For Peggy's secret password X, the "zero knowledge" might mean:
(1) Victor has zero knowledge of what _X_ actually is even after Peggy proves she knows it: the first Wiki paragraph seems to emphasize this with "(the prover Peggy) can prove to another party (the verifier Victor) that she knows a value x, without conveying any information apart from the fact that she knows the value x."
(2) outside world (other than Victor) has zero knowledge that _Peggy_ knows what X is: the later Wiki paragraph is "Further notice that if Victor chooses his A's and B's by flipping a coin on-camera, this protocol loses its zero-knowledge property; the on-camera coin flip would probably be convincing to any person watching the recording later. Thus, although this does not reveal the secret word to Victor, it does make it possible for Victor to convince the world in general that Peggy has that knowledge—counter to Peggy's stated wishes."

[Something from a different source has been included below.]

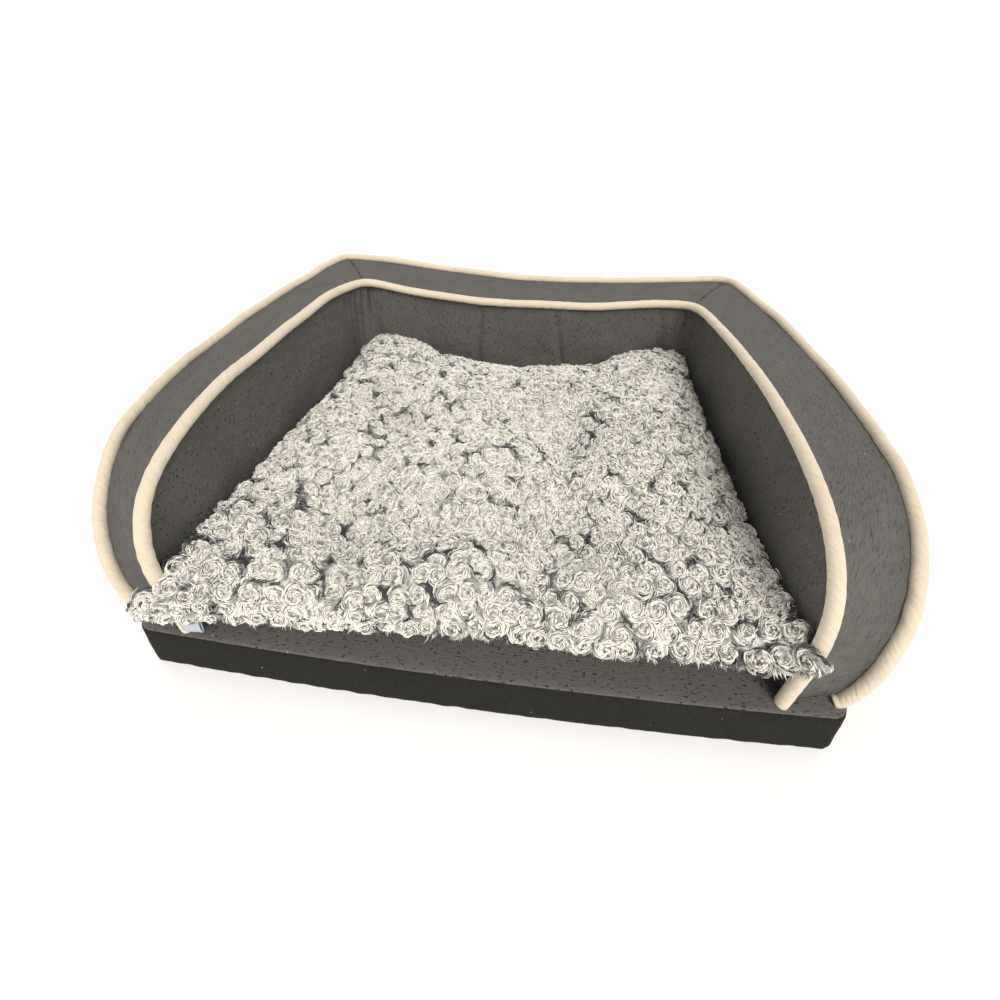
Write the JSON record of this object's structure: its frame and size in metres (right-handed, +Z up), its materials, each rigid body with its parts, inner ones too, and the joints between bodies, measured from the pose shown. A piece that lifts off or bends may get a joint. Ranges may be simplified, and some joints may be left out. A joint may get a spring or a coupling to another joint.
{
  "type": "pet bed",
  "caption": "Sofa-style pet bed with a padded base, a flared U-shaped bolster edged in piping, and a loose tufted plush cushion that lifts out.",
  "frame": {"origin": "middle of the base's underside, on the floor, half way between the base's straight sides and between its front corners and its back", "axes": "+Z up, +Y from the open front towards the back, +X to the right seen from the front"},
  "size_m": [0.9076, 0.773, 0.2757],
  "materials": {
    "slub_upholstery": "matt dark grey slub weave with black flecks",
    "underside_cloth": "matt black non-slip cloth",
    "foam": "cut foam",
    "fibre_fill": "polyester fibre",
    "cord_core": "twisted filler cord",
    "piping_suede": "cream brushed suede cloth",
    "rosette_plush": "cream-tipped grey rosette plush",
    "cushion_backing": "dark grey lining cloth",
    "thread": "twisted thread",
    "label_ribbon": "plain woven ribbon"
  },
  "bodies": {
    "bed": {"base_bottom_panel": "underside_cloth", "base_top_panel": "slub_upholstery", "base_foam": "foam", "base_gusset_front": "slub_upholstery", "base_gusset_back": "slub_upholstery", "base_gusset_left": "slub_upholstery", "base_gusset_right": "slub_upholstery", "bolster_fill_left": "fibre_fill", "inner_wall_left": "slub_upholstery", "top_band_left": "slub_upholstery", "outer_wall_left": "slub_upholstery", "bolster_fill_right": "fibre_fill", "inner_wall_right": "slub_upholstery", "top_band_right": "slub_upholstery", "outer_wall_right": "slub_upholstery", "bolster_fill_back": "fibre_fill", "inner_wall_back": "slub_upholstery", "top_band_back": "slub_upholstery", "outer_wall_back": "slub_upholstery", "inner_piping_cord": "cord_core", "inner_piping_cover": "piping_suede", "outer_piping_cord": "cord_core", "outer_piping_cover": "piping_suede"},
    "cushion": {"cushion_bottom_cover": "cushion_backing", "cushion_top_cover": "rosette_plush", "tuft_ties": "thread", "cushion_fill": "fibre_fill", "care_label": "label_ribbon"}
  },
  "joints": [
    {"name": "cushion_lift", "type": "slide", "parent": "bed", "child": "cushion", "axis": [0, 0, 1], "range_m": [0, 0.35]}
  ]
}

Is the "zero knowledge" referring to keeping _X_ a secret , or is it keeping the fact that _Peggy_knows_X_ a secret, or are both secrets together required? The wikipedia article isn't clear on that so the article probably needs some revision to be more explicit.
(For some, an example of a ZKP would be email address verification for new user accounts: Vimeo(verifier) sends an email with a generated numeric code and Peggy(prover) has to enter that number in the webform to activate the account. This proves that Peggy "knows the secret password of that email account" but Vimeo still has "zero knowledge" of her email password. For this particular example, it doesn't matter that that the whole world knows that Peggy knows the password to her peggy@gmail.com so condition (2) is not a strong requirement.)

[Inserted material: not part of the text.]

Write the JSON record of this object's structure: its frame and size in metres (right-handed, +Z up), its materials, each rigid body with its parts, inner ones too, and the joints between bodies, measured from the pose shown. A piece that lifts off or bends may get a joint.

>For zero-knowledge proofs of knowledge, the protocol must necessarily require interactive input from the verifier, usually in the form of a challenge or challenges such that the responses from the prover will convince the verifier if and only if the statement is true (i.e., if the prover does have the claimed knowledge). This is clearly the case, since otherwise the verifier could record the execution of the protocol and replay it to someone else: if this were accepted by the new party as proof that the replaying party knows the secret information, then the new party's acceptance is either justified—the replayer does know the secret information—which means that the protocol leaks knowledge and is not zero-knowledge, or it is spurious—i.e. leads to a party accepting someone's proof of knowledge who does not actually possess it.
That is, if the proof were convincing to the entire world, then non-possessors of the knowledge could just replay they proof without having the knowledge.
Instead of the "proof" aspect, the email example is highlighting what the "zero knowledge" refers to. Whether Peggy's account is compromised or wiretapped by man-in-the-middle attacks, Vimeo/verifier still has zero knowledge of her email account's password.